Source data:
»»

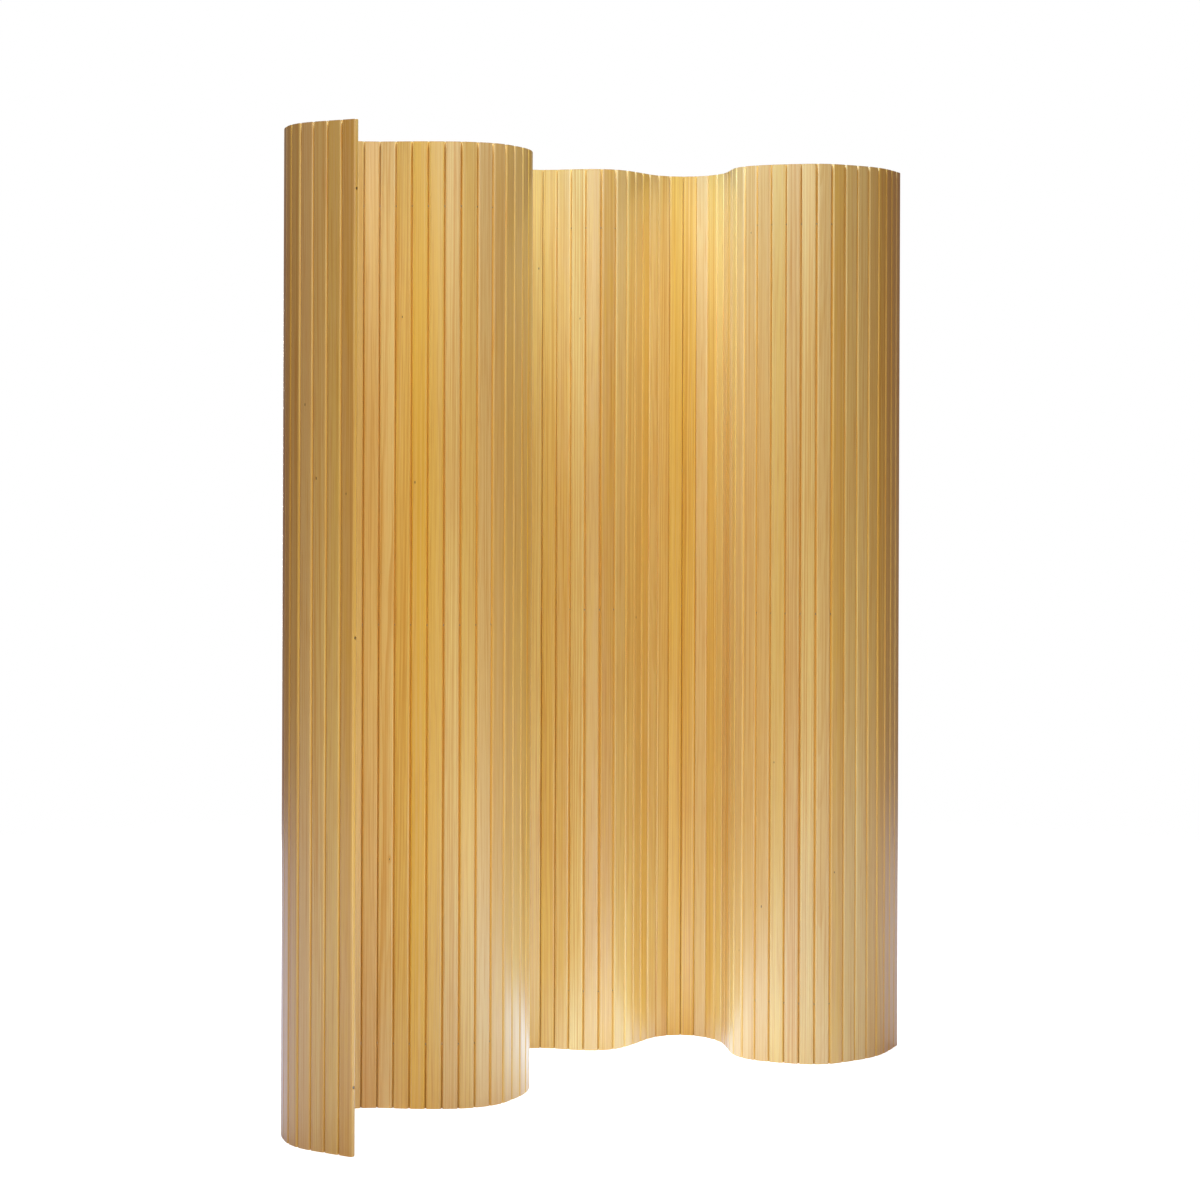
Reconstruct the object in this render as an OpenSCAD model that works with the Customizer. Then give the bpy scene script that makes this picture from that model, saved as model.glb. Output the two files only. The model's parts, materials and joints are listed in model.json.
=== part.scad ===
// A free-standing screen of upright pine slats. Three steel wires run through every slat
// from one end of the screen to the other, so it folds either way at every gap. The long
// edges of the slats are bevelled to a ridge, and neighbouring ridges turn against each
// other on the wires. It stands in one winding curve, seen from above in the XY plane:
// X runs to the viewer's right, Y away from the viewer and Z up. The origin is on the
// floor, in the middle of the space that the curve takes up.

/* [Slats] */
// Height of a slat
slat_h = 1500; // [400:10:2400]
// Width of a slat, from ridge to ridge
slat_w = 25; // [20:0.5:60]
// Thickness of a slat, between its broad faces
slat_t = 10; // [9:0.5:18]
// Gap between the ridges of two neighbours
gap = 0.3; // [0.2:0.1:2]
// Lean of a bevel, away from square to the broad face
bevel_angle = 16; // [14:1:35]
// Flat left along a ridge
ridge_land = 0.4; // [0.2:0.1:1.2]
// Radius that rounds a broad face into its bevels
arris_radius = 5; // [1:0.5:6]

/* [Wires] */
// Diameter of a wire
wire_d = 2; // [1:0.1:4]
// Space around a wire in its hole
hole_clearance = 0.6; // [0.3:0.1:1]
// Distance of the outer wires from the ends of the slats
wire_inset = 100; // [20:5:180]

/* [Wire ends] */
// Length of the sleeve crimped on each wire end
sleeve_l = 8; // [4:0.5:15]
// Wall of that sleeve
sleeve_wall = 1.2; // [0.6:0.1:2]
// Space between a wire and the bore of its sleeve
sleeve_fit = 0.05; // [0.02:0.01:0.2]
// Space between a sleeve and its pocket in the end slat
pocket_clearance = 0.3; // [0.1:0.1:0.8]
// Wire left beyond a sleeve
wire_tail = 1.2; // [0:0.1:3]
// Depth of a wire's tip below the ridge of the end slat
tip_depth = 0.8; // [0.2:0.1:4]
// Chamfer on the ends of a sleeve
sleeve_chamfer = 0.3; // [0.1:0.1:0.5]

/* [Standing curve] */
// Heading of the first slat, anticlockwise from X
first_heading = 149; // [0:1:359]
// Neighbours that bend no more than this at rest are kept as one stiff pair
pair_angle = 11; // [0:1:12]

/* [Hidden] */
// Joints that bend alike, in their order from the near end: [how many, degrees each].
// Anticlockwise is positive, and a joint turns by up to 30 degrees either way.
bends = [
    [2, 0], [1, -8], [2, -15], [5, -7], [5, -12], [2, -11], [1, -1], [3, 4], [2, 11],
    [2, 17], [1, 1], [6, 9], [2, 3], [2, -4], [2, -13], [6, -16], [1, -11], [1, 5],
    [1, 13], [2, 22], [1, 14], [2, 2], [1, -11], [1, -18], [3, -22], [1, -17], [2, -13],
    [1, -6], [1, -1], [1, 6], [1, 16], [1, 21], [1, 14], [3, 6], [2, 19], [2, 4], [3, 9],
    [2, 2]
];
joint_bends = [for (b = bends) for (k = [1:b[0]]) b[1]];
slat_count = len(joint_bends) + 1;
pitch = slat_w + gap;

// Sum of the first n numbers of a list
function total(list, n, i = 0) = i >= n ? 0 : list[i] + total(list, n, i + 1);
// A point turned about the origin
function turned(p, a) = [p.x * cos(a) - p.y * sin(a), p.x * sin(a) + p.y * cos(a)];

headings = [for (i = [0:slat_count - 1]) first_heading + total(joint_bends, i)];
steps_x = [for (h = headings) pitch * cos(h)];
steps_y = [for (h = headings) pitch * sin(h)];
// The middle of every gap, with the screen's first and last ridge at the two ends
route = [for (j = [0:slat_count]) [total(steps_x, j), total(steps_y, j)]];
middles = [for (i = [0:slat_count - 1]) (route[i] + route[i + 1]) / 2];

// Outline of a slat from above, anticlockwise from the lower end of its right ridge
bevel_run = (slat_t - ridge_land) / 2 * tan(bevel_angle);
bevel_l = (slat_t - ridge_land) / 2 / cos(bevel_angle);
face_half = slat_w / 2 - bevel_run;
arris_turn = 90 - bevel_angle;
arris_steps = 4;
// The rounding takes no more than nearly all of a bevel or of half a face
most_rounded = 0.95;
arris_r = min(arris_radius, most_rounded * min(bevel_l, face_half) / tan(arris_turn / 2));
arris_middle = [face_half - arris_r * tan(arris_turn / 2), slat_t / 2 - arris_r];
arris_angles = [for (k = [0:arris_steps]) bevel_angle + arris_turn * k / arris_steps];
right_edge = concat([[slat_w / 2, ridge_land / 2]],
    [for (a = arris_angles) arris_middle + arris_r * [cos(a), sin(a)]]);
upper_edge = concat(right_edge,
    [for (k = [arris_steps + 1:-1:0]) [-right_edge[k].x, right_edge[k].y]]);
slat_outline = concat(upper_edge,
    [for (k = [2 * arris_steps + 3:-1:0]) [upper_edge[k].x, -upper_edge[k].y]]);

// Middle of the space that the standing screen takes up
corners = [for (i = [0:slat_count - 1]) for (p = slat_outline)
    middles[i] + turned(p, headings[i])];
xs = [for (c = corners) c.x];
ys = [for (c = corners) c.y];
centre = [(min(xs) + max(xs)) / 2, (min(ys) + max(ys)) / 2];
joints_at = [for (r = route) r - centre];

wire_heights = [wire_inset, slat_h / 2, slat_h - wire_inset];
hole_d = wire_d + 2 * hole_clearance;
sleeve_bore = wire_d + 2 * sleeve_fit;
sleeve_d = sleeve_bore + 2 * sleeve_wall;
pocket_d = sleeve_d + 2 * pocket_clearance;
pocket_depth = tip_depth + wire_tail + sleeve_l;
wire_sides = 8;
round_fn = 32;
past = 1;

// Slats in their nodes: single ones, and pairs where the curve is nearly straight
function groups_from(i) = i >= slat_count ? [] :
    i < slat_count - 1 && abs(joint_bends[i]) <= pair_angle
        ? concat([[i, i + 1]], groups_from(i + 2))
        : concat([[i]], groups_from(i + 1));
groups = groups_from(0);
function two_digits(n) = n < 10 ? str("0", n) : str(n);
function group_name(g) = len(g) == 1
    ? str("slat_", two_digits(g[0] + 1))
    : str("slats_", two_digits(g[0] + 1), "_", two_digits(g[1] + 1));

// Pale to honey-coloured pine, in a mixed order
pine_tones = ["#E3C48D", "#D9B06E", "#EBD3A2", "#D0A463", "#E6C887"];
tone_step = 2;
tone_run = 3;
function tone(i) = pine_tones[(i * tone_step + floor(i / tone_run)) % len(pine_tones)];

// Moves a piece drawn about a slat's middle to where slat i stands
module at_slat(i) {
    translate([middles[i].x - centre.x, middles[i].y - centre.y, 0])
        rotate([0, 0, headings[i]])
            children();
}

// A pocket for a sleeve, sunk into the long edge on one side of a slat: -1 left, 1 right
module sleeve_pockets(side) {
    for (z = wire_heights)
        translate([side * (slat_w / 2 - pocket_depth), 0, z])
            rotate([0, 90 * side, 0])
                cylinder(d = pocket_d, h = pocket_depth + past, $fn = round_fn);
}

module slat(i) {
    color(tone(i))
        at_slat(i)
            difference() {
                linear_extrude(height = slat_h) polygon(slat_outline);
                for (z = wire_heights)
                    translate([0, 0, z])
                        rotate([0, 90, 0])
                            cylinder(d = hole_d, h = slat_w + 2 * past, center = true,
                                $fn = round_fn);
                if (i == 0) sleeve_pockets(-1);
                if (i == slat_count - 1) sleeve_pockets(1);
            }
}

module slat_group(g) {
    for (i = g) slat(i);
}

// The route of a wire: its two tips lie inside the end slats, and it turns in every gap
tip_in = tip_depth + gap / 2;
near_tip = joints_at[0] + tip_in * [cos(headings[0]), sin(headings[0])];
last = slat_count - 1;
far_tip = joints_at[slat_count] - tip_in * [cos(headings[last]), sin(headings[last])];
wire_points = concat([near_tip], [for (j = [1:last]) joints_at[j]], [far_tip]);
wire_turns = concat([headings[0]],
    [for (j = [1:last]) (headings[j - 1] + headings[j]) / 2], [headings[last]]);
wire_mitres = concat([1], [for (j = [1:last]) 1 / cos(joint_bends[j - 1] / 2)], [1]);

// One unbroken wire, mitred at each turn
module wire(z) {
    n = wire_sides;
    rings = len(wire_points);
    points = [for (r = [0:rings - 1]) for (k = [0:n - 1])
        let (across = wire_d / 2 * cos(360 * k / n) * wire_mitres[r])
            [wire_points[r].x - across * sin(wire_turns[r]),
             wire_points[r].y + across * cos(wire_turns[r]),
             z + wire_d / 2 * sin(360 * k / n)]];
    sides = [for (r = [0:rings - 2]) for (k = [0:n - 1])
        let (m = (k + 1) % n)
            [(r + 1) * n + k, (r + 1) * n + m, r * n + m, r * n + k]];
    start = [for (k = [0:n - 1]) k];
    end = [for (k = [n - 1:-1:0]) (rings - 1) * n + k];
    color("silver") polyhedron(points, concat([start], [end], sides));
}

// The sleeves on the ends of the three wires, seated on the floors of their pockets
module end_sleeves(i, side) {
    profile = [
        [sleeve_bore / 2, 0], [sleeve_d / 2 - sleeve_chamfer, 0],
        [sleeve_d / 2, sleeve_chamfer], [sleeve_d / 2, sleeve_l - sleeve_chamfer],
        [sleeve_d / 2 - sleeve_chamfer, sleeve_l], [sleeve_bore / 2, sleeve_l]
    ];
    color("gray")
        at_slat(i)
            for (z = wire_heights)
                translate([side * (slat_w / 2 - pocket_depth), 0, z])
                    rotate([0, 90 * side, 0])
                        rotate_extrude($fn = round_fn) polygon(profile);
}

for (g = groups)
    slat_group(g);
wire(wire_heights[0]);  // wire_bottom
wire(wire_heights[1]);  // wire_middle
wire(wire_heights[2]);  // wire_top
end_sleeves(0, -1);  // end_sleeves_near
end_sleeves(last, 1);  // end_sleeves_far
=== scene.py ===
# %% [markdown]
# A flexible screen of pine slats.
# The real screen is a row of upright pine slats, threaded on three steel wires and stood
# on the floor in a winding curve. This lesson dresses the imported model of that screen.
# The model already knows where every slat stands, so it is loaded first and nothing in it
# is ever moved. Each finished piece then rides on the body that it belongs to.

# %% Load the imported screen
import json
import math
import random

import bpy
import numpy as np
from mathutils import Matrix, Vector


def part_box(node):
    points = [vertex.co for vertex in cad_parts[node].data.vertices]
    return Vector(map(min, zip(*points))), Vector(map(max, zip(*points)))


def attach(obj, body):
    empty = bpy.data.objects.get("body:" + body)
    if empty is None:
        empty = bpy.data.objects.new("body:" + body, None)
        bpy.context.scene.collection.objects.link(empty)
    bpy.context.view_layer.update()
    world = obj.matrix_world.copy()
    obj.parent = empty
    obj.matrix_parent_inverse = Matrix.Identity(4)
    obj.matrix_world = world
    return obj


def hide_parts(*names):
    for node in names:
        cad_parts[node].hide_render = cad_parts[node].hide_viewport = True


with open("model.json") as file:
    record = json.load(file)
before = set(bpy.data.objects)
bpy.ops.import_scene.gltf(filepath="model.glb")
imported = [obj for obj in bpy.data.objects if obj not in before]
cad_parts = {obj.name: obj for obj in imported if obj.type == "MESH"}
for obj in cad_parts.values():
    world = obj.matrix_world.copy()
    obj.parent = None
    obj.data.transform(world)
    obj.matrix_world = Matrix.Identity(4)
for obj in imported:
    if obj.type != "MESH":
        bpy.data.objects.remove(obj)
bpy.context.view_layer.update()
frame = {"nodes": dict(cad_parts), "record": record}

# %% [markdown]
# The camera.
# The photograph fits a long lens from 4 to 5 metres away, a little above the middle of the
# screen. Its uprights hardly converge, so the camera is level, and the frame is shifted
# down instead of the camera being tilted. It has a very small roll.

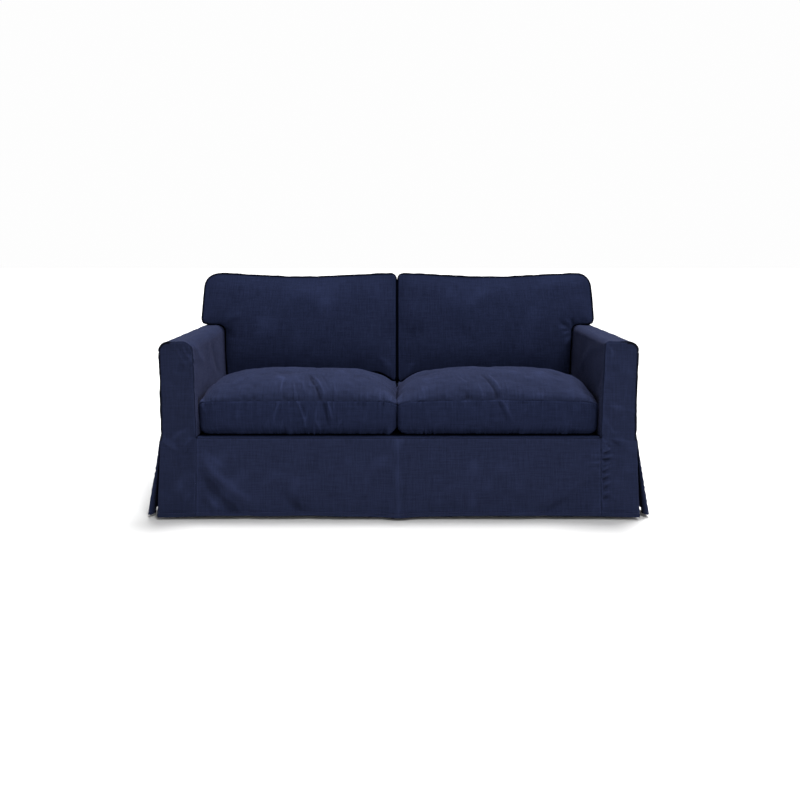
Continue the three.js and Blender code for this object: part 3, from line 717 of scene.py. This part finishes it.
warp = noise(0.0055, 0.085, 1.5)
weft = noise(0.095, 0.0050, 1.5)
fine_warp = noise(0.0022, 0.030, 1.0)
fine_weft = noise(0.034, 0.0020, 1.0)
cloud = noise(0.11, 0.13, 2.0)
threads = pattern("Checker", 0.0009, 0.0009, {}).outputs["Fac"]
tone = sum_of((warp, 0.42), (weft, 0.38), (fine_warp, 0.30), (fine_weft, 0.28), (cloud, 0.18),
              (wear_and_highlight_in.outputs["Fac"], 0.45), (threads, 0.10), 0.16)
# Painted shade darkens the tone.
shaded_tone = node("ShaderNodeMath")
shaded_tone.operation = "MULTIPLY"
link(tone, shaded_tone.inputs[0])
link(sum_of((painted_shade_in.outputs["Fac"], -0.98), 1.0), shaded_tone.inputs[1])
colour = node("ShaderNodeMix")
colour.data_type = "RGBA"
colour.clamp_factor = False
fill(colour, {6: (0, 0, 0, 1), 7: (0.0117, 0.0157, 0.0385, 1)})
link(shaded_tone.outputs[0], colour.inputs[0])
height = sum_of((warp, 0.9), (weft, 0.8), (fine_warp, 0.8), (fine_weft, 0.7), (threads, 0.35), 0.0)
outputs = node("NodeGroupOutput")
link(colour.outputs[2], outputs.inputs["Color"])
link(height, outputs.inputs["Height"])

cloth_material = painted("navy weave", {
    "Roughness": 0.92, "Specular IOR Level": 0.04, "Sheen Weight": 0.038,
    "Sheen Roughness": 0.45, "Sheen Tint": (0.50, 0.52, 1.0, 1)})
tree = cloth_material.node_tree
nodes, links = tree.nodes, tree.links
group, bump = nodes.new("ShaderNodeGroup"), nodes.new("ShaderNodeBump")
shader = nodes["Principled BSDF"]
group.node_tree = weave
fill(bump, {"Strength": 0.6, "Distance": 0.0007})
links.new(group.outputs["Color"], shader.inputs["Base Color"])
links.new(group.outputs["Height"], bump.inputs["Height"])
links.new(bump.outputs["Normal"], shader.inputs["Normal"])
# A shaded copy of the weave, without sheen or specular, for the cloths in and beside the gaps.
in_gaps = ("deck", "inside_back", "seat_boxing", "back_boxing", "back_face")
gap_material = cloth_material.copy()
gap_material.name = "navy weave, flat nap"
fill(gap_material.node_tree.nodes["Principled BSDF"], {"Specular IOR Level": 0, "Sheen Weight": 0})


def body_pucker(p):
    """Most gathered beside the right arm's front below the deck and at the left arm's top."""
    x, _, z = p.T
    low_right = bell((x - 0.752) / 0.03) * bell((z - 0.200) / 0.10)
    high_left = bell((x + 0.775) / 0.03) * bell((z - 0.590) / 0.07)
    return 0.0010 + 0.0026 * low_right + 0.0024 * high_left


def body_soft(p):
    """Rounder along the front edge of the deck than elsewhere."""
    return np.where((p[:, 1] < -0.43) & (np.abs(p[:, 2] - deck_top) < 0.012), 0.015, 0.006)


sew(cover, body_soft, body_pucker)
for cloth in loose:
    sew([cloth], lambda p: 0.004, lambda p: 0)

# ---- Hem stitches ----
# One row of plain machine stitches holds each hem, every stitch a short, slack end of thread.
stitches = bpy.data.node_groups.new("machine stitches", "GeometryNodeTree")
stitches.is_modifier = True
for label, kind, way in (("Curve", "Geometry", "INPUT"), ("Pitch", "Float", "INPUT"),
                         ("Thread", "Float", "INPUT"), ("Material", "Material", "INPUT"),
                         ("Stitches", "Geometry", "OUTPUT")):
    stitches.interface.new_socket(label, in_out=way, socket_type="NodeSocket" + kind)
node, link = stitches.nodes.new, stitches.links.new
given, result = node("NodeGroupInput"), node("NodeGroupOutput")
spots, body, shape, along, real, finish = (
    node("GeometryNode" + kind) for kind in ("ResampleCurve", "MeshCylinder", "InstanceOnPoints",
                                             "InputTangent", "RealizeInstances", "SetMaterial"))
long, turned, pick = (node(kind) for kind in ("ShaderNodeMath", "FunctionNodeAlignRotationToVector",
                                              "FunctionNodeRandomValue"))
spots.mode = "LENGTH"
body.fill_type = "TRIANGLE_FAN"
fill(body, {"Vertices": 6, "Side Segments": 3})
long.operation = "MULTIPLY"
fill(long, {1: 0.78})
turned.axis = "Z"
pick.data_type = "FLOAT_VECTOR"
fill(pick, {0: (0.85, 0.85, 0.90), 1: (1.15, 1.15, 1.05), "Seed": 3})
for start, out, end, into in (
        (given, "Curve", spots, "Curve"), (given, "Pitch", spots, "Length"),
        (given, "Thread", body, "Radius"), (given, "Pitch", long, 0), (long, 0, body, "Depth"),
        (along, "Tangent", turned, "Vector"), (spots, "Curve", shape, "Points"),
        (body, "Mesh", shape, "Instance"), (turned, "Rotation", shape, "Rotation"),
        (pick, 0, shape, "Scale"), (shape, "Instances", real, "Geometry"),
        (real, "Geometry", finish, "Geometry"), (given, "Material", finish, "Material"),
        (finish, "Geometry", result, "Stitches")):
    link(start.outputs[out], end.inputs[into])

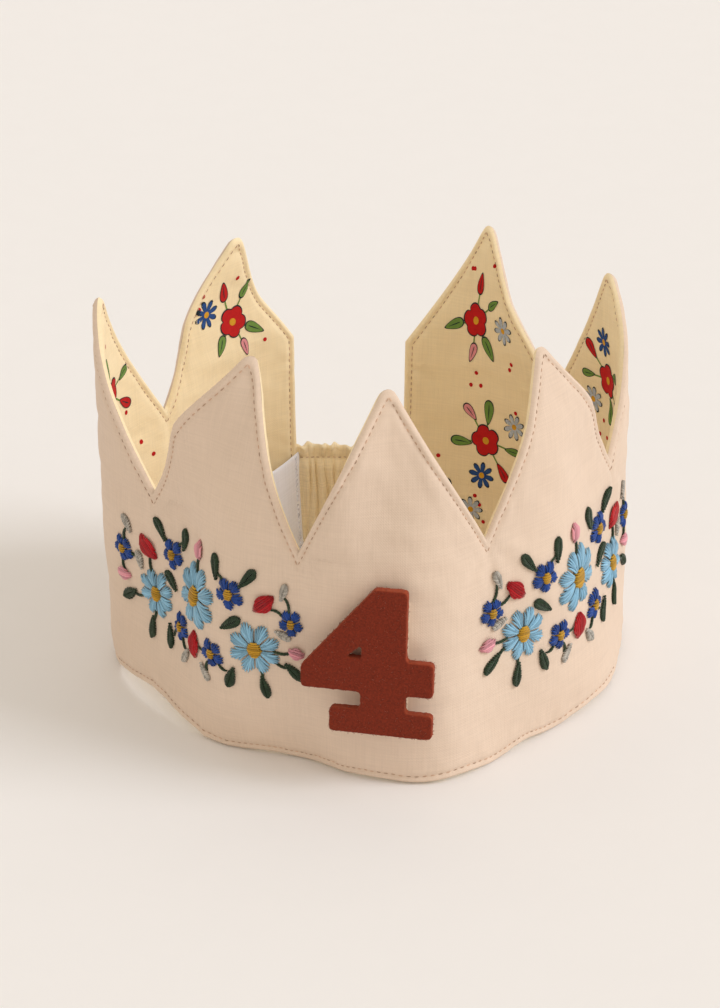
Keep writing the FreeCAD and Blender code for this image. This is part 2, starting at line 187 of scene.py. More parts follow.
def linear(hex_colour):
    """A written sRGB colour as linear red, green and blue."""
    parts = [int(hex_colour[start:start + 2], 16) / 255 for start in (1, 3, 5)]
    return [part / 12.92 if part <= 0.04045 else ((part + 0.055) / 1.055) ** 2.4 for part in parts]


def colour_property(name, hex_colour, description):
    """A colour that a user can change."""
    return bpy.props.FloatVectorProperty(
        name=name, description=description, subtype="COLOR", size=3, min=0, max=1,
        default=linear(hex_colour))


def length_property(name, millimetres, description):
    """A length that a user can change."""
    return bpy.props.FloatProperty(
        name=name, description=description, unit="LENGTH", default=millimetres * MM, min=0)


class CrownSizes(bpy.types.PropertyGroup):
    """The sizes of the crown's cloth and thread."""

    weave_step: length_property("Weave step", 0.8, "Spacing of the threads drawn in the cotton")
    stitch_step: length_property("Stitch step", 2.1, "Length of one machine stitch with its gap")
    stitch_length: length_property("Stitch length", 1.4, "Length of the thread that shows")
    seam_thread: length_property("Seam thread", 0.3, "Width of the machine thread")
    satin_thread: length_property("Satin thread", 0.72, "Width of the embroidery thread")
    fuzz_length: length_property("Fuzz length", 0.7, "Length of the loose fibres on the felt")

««

◆ What this task involves: Return the exact lines from the line with "for (g = groups)" to the line with "bpy.data.objects.remove(obj)", inclusive of both, with nothing added.

◆ Complete answer:
for (g = groups)
    slat_group(g);
wire(wire_heights[0]);  // wire_bottom
wire(wire_heights[1]);  // wire_middle
wire(wire_heights[2]);  // wire_top
end_sleeves(0, -1);  // end_sleeves_near
end_sleeves(last, 1);  // end_sleeves_far
=== scene.py ===
# %% [markdown]
# A flexible screen of pine slats.
# The real screen is a row of upright pine slats, threaded on three steel wires and stood
# on the floor in a winding curve. This lesson dresses the imported model of that screen.
# The model already knows where every slat stands, so it is loaded first and nothing in it
# is ever moved. Each finished piece then rides on the body that it belongs to.

# %% Load the imported screen
import json
import math
import random

import bpy
import numpy as np
from mathutils import Matrix, Vector


def part_box(node):
    points = [vertex.co for vertex in cad_parts[node].data.vertices]
    return Vector(map(min, zip(*points))), Vector(map(max, zip(*points)))


def attach(obj, body):
    empty = bpy.data.objects.get("body:" + body)
    if empty is None:
        empty = bpy.data.objects.new("body:" + body, None)
        bpy.context.scene.collection.objects.link(empty)
    bpy.context.view_layer.update()
    world = obj.matrix_world.copy()
    obj.parent = empty
    obj.matrix_parent_inverse = Matrix.Identity(4)
    obj.matrix_world = world
    return obj


def hide_parts(*names):
    for node in names:
        cad_parts[node].hide_render = cad_parts[node].hide_viewport = True


with open("model.json") as file:
    record = json.load(file)
before = set(bpy.data.objects)
bpy.ops.import_scene.gltf(filepath="model.glb")
imported = [obj for obj in bpy.data.objects if obj not in before]
cad_parts = {obj.name: obj for obj in imported if obj.type == "MESH"}
for obj in cad_parts.values():
    world = obj.matrix_world.copy()
    obj.parent = None
    obj.data.transform(world)
    obj.matrix_world = Matrix.Identity(4)
for obj in imported:
    if obj.type != "MESH":
        bpy.data.objects.remove(obj)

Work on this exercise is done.